Phase Two: Financial Institution Imposter 

  • A scammer posing as a representative posing as a representative from the victim’s bank contacts the victim, falsely informing them that their computer and financial accounts have been accessed by a foreign hacker and the victim must move their money to a “safe third-party account,” such as a Federal Reserve account or an account with another U.S. Government agency. 
  • The financial institution imposter then directs the victim to transfer money via a wire transfer, cash or cryptocurrency directly to overseas recipients; scammers may instruct victims to send multiple transactions over a span of days or months. 
  • Victims are then instructed to not inform anyone of the real reason they are moving their money. 

Phase Three: U.S. Government Imposter  

  • Victims may also be contacted by a scammer posing as a Federal Reserve employee or another U.S. Government official who would try to verify themselves by sending a physical letter or email with what appears to be an official U.S. Government letterhead that attempts to “legitimize” the scam. 
  • Scammers then continue to emphasize that the victim’s funds are “unsafe” and that they must be moved to a new account for protection and will command that victims do so until they concede. 

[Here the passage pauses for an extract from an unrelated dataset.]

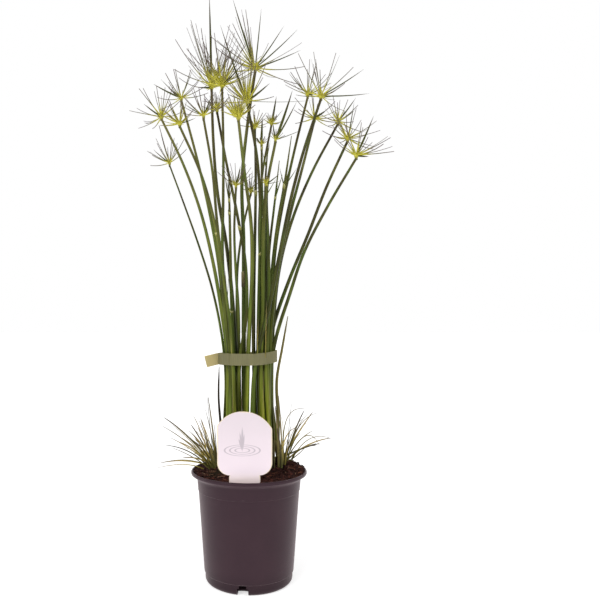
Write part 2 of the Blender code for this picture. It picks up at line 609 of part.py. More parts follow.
class Spray:
    """A hub that stands on one of its twenty facets, the others of which are drawn out into rays."""

    def __init__(self, owner, base, size, turn):
        self.owner = owner
        self.size = size
        self.bm = bmesh.new()
        bmesh.ops.create_icosphere(self.bm, subdivisions=1, radius=size)
        self.bm.normal_update()
        self.bm.faces.ensure_lookup_table()
        upright = self.bm.faces[0].normal.rotation_difference(Vector((0, 0, -1))).to_matrix()
        spin = Matrix.Rotation(math.radians(turn), 3, "Z") @ upright
        bmesh.ops.rotate(self.bm, matrix=spin, verts=self.bm.verts)
        self.centre = Vector(base) - Vector((0, 0, min(vert.co.z for vert in self.bm.verts) - GAP))
        bmesh.ops.translate(self.bm, vec=self.centre, verts=self.bm.verts)
        self.bm.normal_update()
        self.free = [face for face in self.bm.faces if face.normal.z > LOWEST_FACET]

    def nearest(self, tip):
        """Free facet that looks towards the tip most."""
        return max(self.free, key=lambda face: face.normal.dot((tip - self.centre).normalized()))

    def balls(self, face, bend, tip, half_width):
        """Balls along a ray, split into those beside the hub and those clear of it."""
        start = face.calc_center_median()
        spots = [np.array(spot) for spot in (start, bend, tip)]
        points, radii = along(spots, (FACET_ROOT * self.size, half_width, RAY_TIP))
        beside = np.linalg.norm(points - np.array(self.centre), axis=1) < HUB_SIDE * self.size
        return points, radii, beside

    def draw(self, face, tip, sag, half_width, crowd):
        """Draw the facet out to the tip if there is room for it."""
        length = (tip - self.centre).length
        bend = self.centre + (tip - self.centre) * RAY_BEND_SHARE - Vector((0, 0, sag * length))
        points, radii, beside = self.balls(face, bend, tip, half_width)
        own = (self.owner, self.owner + RAY_OWNER)
        if crowd.room(points[beside], radii[beside], own) < RAY_CLEARANCE:
            return False
        if not beside.all() and crowd.room(points[~beside], radii[~beside], own[:1]) < RAY_CLEARANCE:
            return False
        crowd.add(points[beside], radii[beside], own[0])
        crowd.add(points[~beside], radii[~beside], own[1])
        self.extend(face, bend, tip, half_width)
        return True

    def extend(self, face, bend, tip, half_width):
        """Replace the facet by walls to a small ring at the bend and on to a point."""
        base = list(face.verts)
        centre = face.calc_center_median()
        swing = face.normal.rotation_difference((tip - centre).normalized())
        shrink = half_width / (base[0].co - centre).length
        ring = add_loop(self.bm, [bend + shrink * (swing @ (vert.co - centre)) for vert in base])
        self.free.remove(face)
        self.bm.faces.remove(face)
        bridge(self.bm, base, ring)
        close_to_point(self.bm, ring, tip)


def start_umbel(number, top, crowd):
    """The bare hub, just clear of the culm's top."""
    reach, _spread, turn, _bracts = UMBELS[number]
    size = HUB_RADIUS if reach > SMALL_REACH else SMALL_HUB_RADIUS
    spray = Spray(int(number), top, size, turn)
    crowd.add(np.array([spray.centre]), np.array([HUB_CORE * size]), spray.owner)
    return spray


def draw_bracts(spray, number, crowd):
    """The thick bracts keep their place as seen from the front and give way in depth."""
    for x, y, z, half_width in UMBELS[number][3]:
        for shift in BRACT_SHIFTS:
            tip = spray.centre + Vector((x, y + shift, z))
            if spray.draw(spray.nearest(tip), tip, BRACT_SAG, half_width, crowd):
                break


def draw_rays(spray, number, lean, crowd):
    """The other facets become rays, spread evenly round the way the culm leans."""
    reach, spread, _turn, _bracts = UMBELS[number]
    rng = np.random.default_rng(int(number))
    tilt = Vector((0, 0, 1)).rotation_difference(Vector(lean))
    for face in list(spray.free):
        polar = math.acos(face.normal.z) * spread / OUTER_FACET_POLAR
        azimuth = math.atan2(face.normal.y, face.normal.x) + rng.uniform(-RAY_SWING, RAY_SWING)
        length = reach * rng.uniform(*RAY_LENGTHS)
        for swing, share in RAY_TRIES:
            swung = azimuth + math.radians(swing)
            out = math.sin(polar)
            way = Vector((out * math.cos(swung), out * math.sin(swung), math.cos(polar)))
            tip = spray.centre + (tilt @ way) * length * share
            if spray.draw(face, tip, RAY_SAG, RAY_HALF_WIDTH, crowd):
                break


def build_tuft(name, owner, tree, crowd):
    """A crown at the soil drawn out into arching blades."""
    (x, y), size, half_width, tips = TUFTS[name]
    spray = Spray(owner, (x, y, ground(tree, x, y, FACET_ROOT * size) - GAP), size, TUFT_TURN)
    for tip in tips:
        reach_to = spray.centre + Vector(tip)
        for shift in BRACT_SHIFTS:
            moved = reach_to + Vector((0, shift, 0))
            if spray.draw(spray.nearest(moved), moved, BLADE_ARCH, half_width, crowd):
                break
    green = principled(name + "_green", (0.16, 0.17, 0.06), 0.6)
    add_object(name, spray.bm, green, smooth=False, turn_out=False)


def build_lone_leaf(name, tree):
    """One thin leaf of a diamond section, from the soil through its points to a sharp tip."""
    points = [list(point) for point in LONE_LEAVES[name]]
    points[0][2] = ground(tree, points[0][0], points[0][1], LONE_LEAF_RADIUS)
    bm = bmesh.new()
    loops = []
    wide, deep = LONE_LEAF_RADIUS, LONE_LEAF_RADIUS * LONE_LEAF_FLATNESS
    for x, y, z in points[:-1]:
        ring = [(x + wide, y, z), (x, y + deep, z), (x - wide, y, z), (x, y - deep, z)]
        loops.append(add_loop(bm, ring))
    for lower, upper in zip(loops, loops[1:]):
        bridge(bm, lower, upper)
    bm.faces.new(loops[0])
    close_to_point(bm, loops[-1], points[-1])
    add_object(name, bm, principled(name + "_blade", (0.12, 0.11, 0.06), 0.6), smooth=False)


def build_plant(tree):
    """Culms first, then leaves, all the thick bracts and, in what room is left, the rays."""
    routes = culm_routes()
    crowd = Crowd()
    tops = {number: build_culm(number, row, routes, tree, crowd) for row, number in enumerate(CULMS)}
    for owner, name in enumerate(TUFTS, start=TUFT_OWNER):
        build_tuft(name, owner, tree, crowd)
    for name in LONE_LEAVES:
        build_lone_leaf(name, tree)
    sprays = {number: start_umbel(number, tops[number][0], crowd) for number in UMBELS}
    for number, spray in sprays.items():
        draw_bracts(spray, number, crowd)
    for number, spray in sprays.items():
        draw_rays(spray, number, tops[number][1], crowd)
        green = principled(f"rays_{number}", (0.22, 0.23, 0.08), 0.6)
        add_object(f"umbel_{number}", spray.bm, green, smooth=False, turn_out=False)


def main():
    for obj in list(bpy.data.objects):
        bpy.data.objects.remove(obj, do_unlink=True)
    build_pot()
    tree = build_soil()
    label_prism("plant_label", 0.0)
    build_tie()
    build_plant(tree)


main()
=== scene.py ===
"""Looks of the potted papyrus: moulded pot, peat, printed tag, tie, culms, sprays and basal leaves.

Each surface is a function of two parameters worked out on whole arrays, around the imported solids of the
plant and in their frame: metres, +Z up, the front towards -Y. What a solid already says is read from it.
"""
import math

import bpy
import numpy as np
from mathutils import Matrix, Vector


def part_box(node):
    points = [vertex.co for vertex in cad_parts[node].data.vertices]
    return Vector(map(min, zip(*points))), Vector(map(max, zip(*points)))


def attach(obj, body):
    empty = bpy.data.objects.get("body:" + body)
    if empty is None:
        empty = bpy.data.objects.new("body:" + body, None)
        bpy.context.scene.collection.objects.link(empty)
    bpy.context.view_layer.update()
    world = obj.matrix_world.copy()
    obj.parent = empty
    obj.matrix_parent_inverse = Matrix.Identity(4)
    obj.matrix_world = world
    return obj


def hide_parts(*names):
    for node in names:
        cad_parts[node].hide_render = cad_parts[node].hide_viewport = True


bl_info = {
    "name": "Potted Papyrus",
    "version": (1, 0, 0),
    "blender": (4, 5, 0),
    "location": "3D View > Sidebar > Papyrus",
    "description": "Builds a tied papyrus in its nursery pot around its packed solids",
    "category": "Object",
}

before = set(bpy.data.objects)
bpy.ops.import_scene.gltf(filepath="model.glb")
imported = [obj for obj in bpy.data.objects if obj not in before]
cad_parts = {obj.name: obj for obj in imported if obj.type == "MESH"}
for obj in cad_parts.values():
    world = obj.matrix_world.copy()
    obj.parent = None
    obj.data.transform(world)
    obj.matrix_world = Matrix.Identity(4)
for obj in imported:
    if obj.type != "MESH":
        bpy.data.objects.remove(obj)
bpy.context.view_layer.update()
MM = 0.001
FULL_TURN = 2 * math.pi
SAME_SPOT = 1e-6         # corners nearer than this are one corner of a solid
SHARP_ANGLE = 40         # degrees past which an edge is shaded sharp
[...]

The FBI recommends several steps victims can take to protect themselves from “phantom hacker” scams: 

  • Do not click on unsolicited pop-ups, links sent via text messages or email links or attachments. 
  • Do not contact the telephone number provided in a pop-up, text or email. 
  • Do not download software at the request of an unknown individual. 
  • Do not allow an unknown individual to have control of your computer.

Government agencies will never request money via wire transfer to foreign accounts, cryptocurrency or gift and prepaid cards, the FBI said. 

Victims can report fraudulent or suspicious activities to their local FBI field office and the FBI Internet Crime Complaint Center with as much information as possible, such as the name of the person or company, methods of communication used and bank account numbers and recipient names.